Like most waterfront homes in coastal regions, the Lewes house was originally raised above ground level, with only a small storage area under the structure. At one point, a study was created by enclosing a portion of the area. At the time the main level and the upstairs were redone, the client decided to go for broke and add a whole new lower level.

Architect Donna P. Thomas and builder Jeff Bennett of J. M. Bennett Construction, who were both contractors for the original structure, created the new level by enclosing the rest of the area under the house for a new bath, bedroom and enclosed garage.

The HVAC system under the first floor necessitated a lot of bulkheading in the new construction, which created structural cuts and angles in the lower level’s new bathroom. To baffle the myriad angles and cut-ins, Metz selected a wallpaper by Scalamandre called Mikinos, a marine life pattern made to mimic mosaics. It was the perfect choice to even the room’s multifaceted surfaces.
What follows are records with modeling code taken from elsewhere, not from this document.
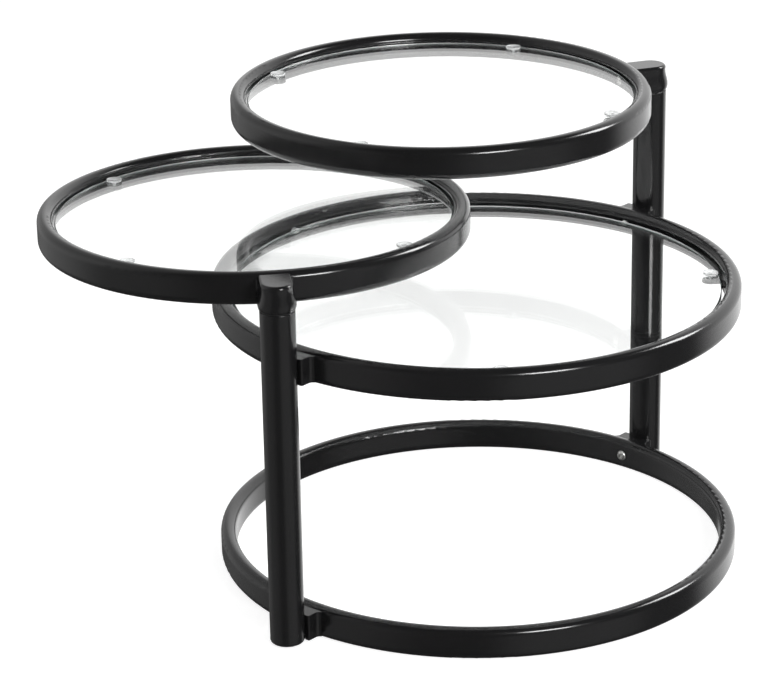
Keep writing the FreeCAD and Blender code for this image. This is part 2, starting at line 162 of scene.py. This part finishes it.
class Graph:
    """The node tree of one material or of the world."""

    def __init__(self, tree: bpy.types.NodeTree) -> None:
        """Empty a tree and take it over.

        Args:
            tree: the tree to build in.
        """
        self.tree = tree
        tree.nodes.clear()

    def node(
        self,
        kind: str,
        settings: Optional[dict[str, Any]] = None,
        values: Optional[dict[Union[str, int], Any]] = None,
        output: Union[str, int] = 0,
    ) -> Value:
        """Add a node.

        Args:
            kind: Blender's name of the node type.
            settings: properties, which are set before the sockets.
            values: numbers, colours or links for the input sockets.
            output: which output to return.

        Returns:
            The chosen output.
        """
        made = self.tree.nodes.new(kind)
        for name, setting in (settings or {}).items():
            setattr(made, name, setting)
        for key, value in (values or {}).items():
            socket = made.inputs[key]
            if isinstance(value, Value):
                self.tree.links.new(value.socket, socket)
            else:
                socket.default_value = value
        return Value(self, made.outputs[output] if made.outputs else None)

    def place(self) -> Value:
        """Object coordinates of the point that is shaded."""
        return self.node("ShaderNodeTexCoord", output="Object")

    def noise(self, pattern: Pattern, place: Optional[Value] = None) -> Value:
        """Lay a cloudy pattern through the object's space.

        Args:
            pattern: its scale, detail and roughness.
            place: coordinates that it follows, or None for the object's own.

        Returns:
            A value that varies about EVEN.
        """
        values = {
            "Vector": place or self.place(),
            "Scale": pattern.scale,
            "Detail": pattern.detail,
            "Roughness": pattern.roughness,
        }
        return self.node("ShaderNodeTexNoise", {}, values, "Fac")

    def blend(self, factor: Value, first: Colour, second: Colour) -> Value:
        """Mix two colours by a value.

        Args:
            factor: 0 gives the first, 1 the second.
            first: linear colour.
            second: linear colour.

        Returns:
            The mixed colour.
        """
        values = {"Factor": factor, 6: (*first, 1.0), 7: (*second, 1.0)}
        return self.node("ShaderNodeMix", {"data_type": "RGBA"}, values, 2)

    def mix(self, factor: Value, first: Value, second: Value) -> Value:
        """Mix two shaders.

        Args:
            factor: 0 gives the first, 1 the second.
            first: shader.
            second: shader.

        Returns:
            The mixed shader.
        """
        return self.node("ShaderNodeMixShader", {}, {0: factor, 1: first, 2: second})

    def bump(
        self, height: Value, depth: float, strength: float, normal: Optional[Value] = None
    ) -> Value:
        """Turn a height pattern into a normal.

        Args:
            height: the pattern, 0 to 1.
            depth: real height of the pattern in metres.
            strength: how much of it is used.
            normal: the normal that is bent, or None for the surface's own.

        Returns:
            The bent normal.
        """
        values = {"Strength": strength, "Distance": depth, "Height": height}
        if normal is not None:
            values["Normal"] = normal
        return self.node("ShaderNodeBump", {}, values)

    def leaning(self, slope: tuple[float, ...]) -> Value:
        """Tip the normal of a level pane, alike on both faces.

        Args:
            slope: fall per metre along X and Y.

        Returns:
            The tipped normal.
        """
        normal = self.node("ShaderNodeNewGeometry", output="Normal")
        upward = self.node("ShaderNodeSeparateXYZ", {}, {"Vector": normal}, "Z")
        sideways = self.node(
            "ShaderNodeVectorMath",
            {"operation": "SCALE"},
            {"Vector": (*slope, 0.0), "Scale": upward},
        )
        tipped = self.node("ShaderNodeVectorMath", {"operation": "ADD"}, {0: normal, 1: sideways})
        return self.node("ShaderNodeVectorMath", {"operation": "NORMALIZE"}, {0: tipped})

    def levelness(self) -> Value:
        """Tell how level the surface lies.

        Returns:
            1 for a level face, 0 for an upright one.
        """
        normal = self.node("ShaderNodeNewGeometry", output="True Normal")
        across = self.node("ShaderNodeSeparateXYZ", {}, {"Vector": normal}, "Z")
        return self.node("ShaderNodeMath", {"operation": "ABSOLUTE"}, {0: across})

    def ray(self, kind: str) -> Value:
        """Light Path output such as Is Glossy Ray."""
        return self.node("ShaderNodeLightPath", output=kind)

    def seen(self) -> Value:
        """1 for what is seen directly or through a clear piece."""
        return self.ray("Is Camera Ray").highest(self.ray("Is Transmission Ray"))

    def pale_shadow(self, surface: Value, tint: float) -> Value:
        """Let lamp light through a clear piece, so that its shadow is pale.

        Args:
            surface: the shader that every other ray meets.
            tint: share of the light that gets through.

        Returns:
            The joined shader.
        """
        clear = self.node("ShaderNodeBsdfTransparent", {}, {"Color": grey(tint)})
        return self.mix(self.ray("Is Shadow Ray"), surface, clear)


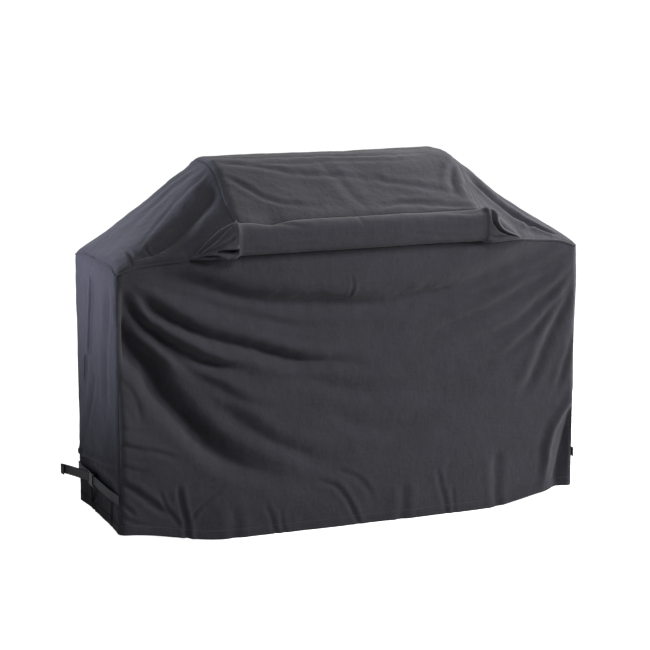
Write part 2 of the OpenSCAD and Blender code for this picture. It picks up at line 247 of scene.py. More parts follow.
def round_end(distance, half, radius):
    """Bends a panel's end round a corner: the place along the panel, and how far it turns back there."""
    turn = np.clip((np.abs(distance) - half + radius) / radius, 0, math.pi / 2)
    along = np.where(turn > 0, half - radius * (1 - np.sin(turn)), np.abs(distance))
    return np.sign(distance) * along, radius * (1 - np.cos(turn))


def front_rest(a, z):
    """The smooth shape of the front: pushed out above the edge of the control panel, flared at the hem."""
    x, back = round_end(a, half_w, corner_round)
    panel_edge = 0.70 + 0.32 * x * x
    push = front_push * under_hood(x) * ease((z - panel_edge + 0.025) / 0.085)
    hang = flare(x) * (1 - ease((z - hem_rise - hem_h) / hang_h))
    return points_of(x, back - half_d - push - hang, z)


def smooth_route(route):
    """A smooth line through a few given points."""
    route = np.array(route, float)
    at = np.linspace(0, len(route) - 1, 6 * (len(route) - 1) + 1)
    line = np.stack([np.interp(at, range(len(route)), route[:, k]) for k in (0, 1)], axis=1)
    for _ in range(6):
        line[1:-1] = (line[:-2] + 2 * line[1:-1] + line[2:]) / 4
    return line


wander = 0.005
tremble = 0.0010
lip_place = 1.1
fade_in = 0.2
fade_out = 0.3
crinkle_sets = 9
crinkle_depth = 0.006
set_turn = 2.4


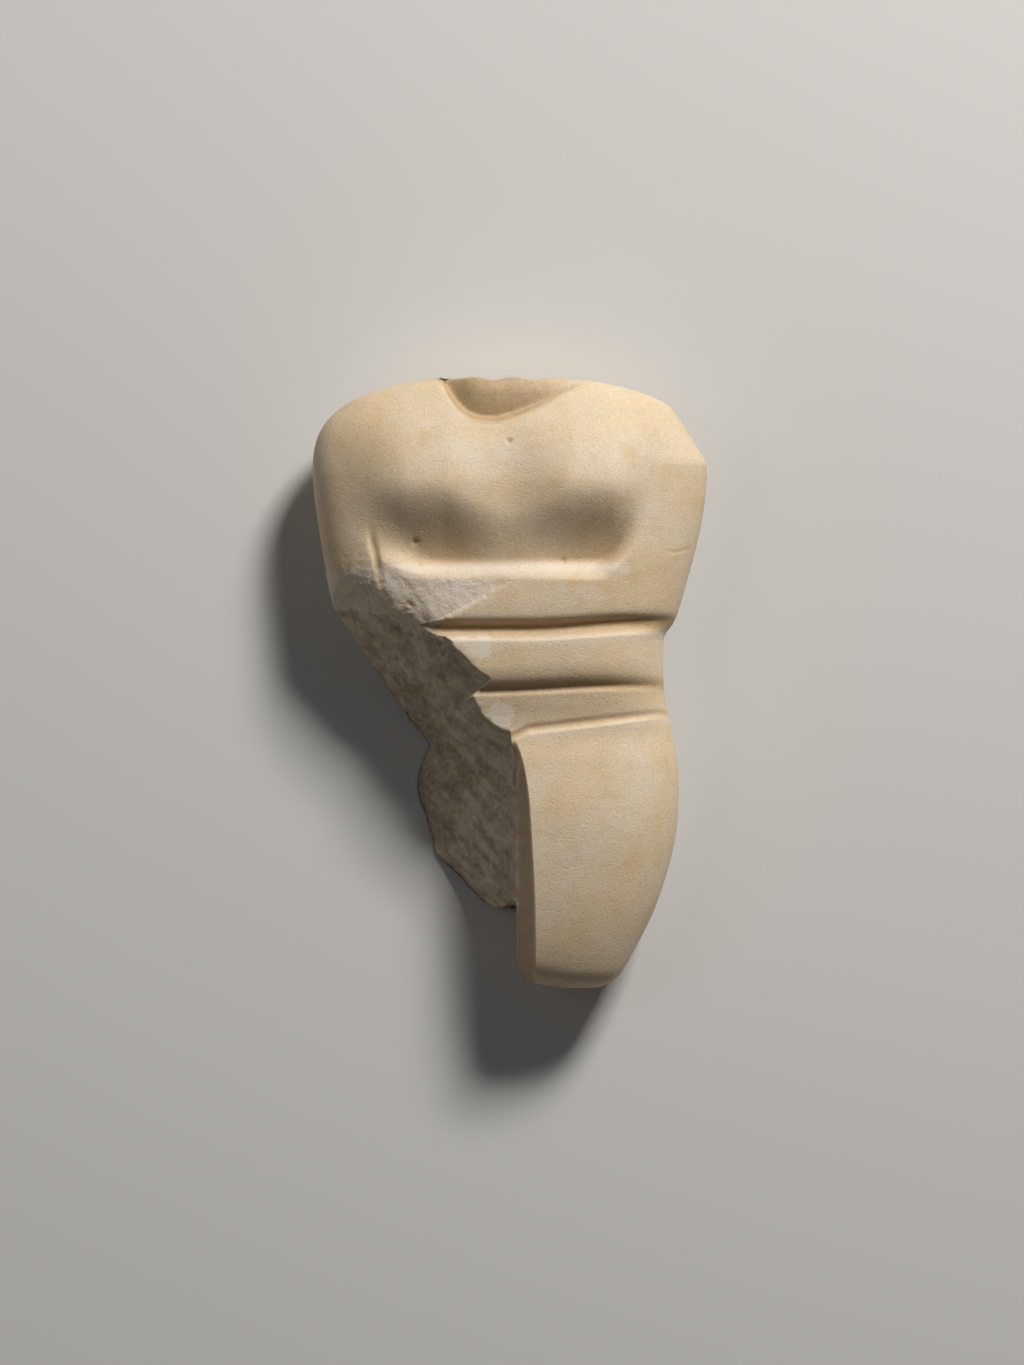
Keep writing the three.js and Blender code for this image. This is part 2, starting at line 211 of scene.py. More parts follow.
def left_flank(y):
    whole = half_width(y, SHOULDER["left"])
    return soft_min(whole, chip_edge(y) + SHOULDER_CHIP["out"], SHOULDER_CHIP["round"])


def right_flank(y):
    fuller = RIGHT_ARM["fuller"] * bump((y - RIGHT_ARM["y"]) / RIGHT_ARM["half_length"])
    return -half_width(y, SHOULDER["right"]) - fuller


cleft_edge = through(
    (-68, 5.8), (-54, 5.7), (-45, 5.4), (-33, 4.7), (-26, 4.2), (-21, 3.5), (-16.5, 2.5), (CROTCH, 0.9)
)  # fmt: skip
web_edge = through(
    (-70, 3.5), (-68.3, 3), (-66, 2.1), (-62, 1.5), (-34, 1.4), (-24, 1.2), (-18, 0.9), (CROTCH, 0.2)
)  # fmt: skip
# The cleft takes a share of the stone in front of and behind the flanks' line. It opens below the crotch.
CLEFT_SHARE = {"front": 0.45, "back": 0.3}
CLEFT_OPENING = {"from": -0.5, "to": 11, "curve": 1.2}
BACK_CLEFT_LEAN = 2.2
# Over this length about the crotch, the middle line moves from the torso's middle to the cleft.
AXIS_SHIFT = {"above": 12, "below": 6}


def axis(y):
    return web_edge(y) * step(-y, -CROTCH - AXIS_SHIFT["above"], -CROTCH + AXIS_SHIFT["below"])


# ---- Front --------------------------------------------------------------------------------------

front_line = through(
    (LEG_END, 18.2), (-68, 22.3), (-64, 25.2), (-56, 28), (-44, 30.2), (-30, 31), (-18, 29.8),
    (-12, 28.8), (-8, 29), (-4, 29.9), (0, 30.7), (6, 31.1), (13, 31.2), (24, 31.3), (34, 31),
    (48, 30.2), (58, 28.8), (66, 25.8), (NECK_END, 23.4),
)  # fmt: skip

# The breasts swell over the chest: how high, from where to where up the body, and how far across.
# Between them they are lower, by a share of their height, and start lower down.
BREAST = {
    "height": 4.0, "foot": 29.0, "top": 45.0, "fade": 68.0,
    "inside": 15.0, "outside": 23.0, "between": 0.3, "drop": 6,
}  # fmt: skip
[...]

“The wallpaper was picked to disguise the bulkheading and the angles. And I think it did that,” Metz said. “We also chose a frameless shower door to make the room seem larger and less cut up.”

Flooring also presented a challenge when Metz learned the existing terra cotta tiles in the study were no longer manufactured. Wanting to keep the natural feel as well as mesh with the rest of the home’s design, a limestone-styled, handmade looking tile was installed throughout the basement to preserve a continuous effect for larger space perception.

Metz eventually provided makeovers for all five bedrooms, as well as beautiful bathroom redesigns with natural stone counters, undermounted sinks and marine inspired treatments. The result was a bright, harmonious and open environment perfect for a spacious refuge on the Delaware coast.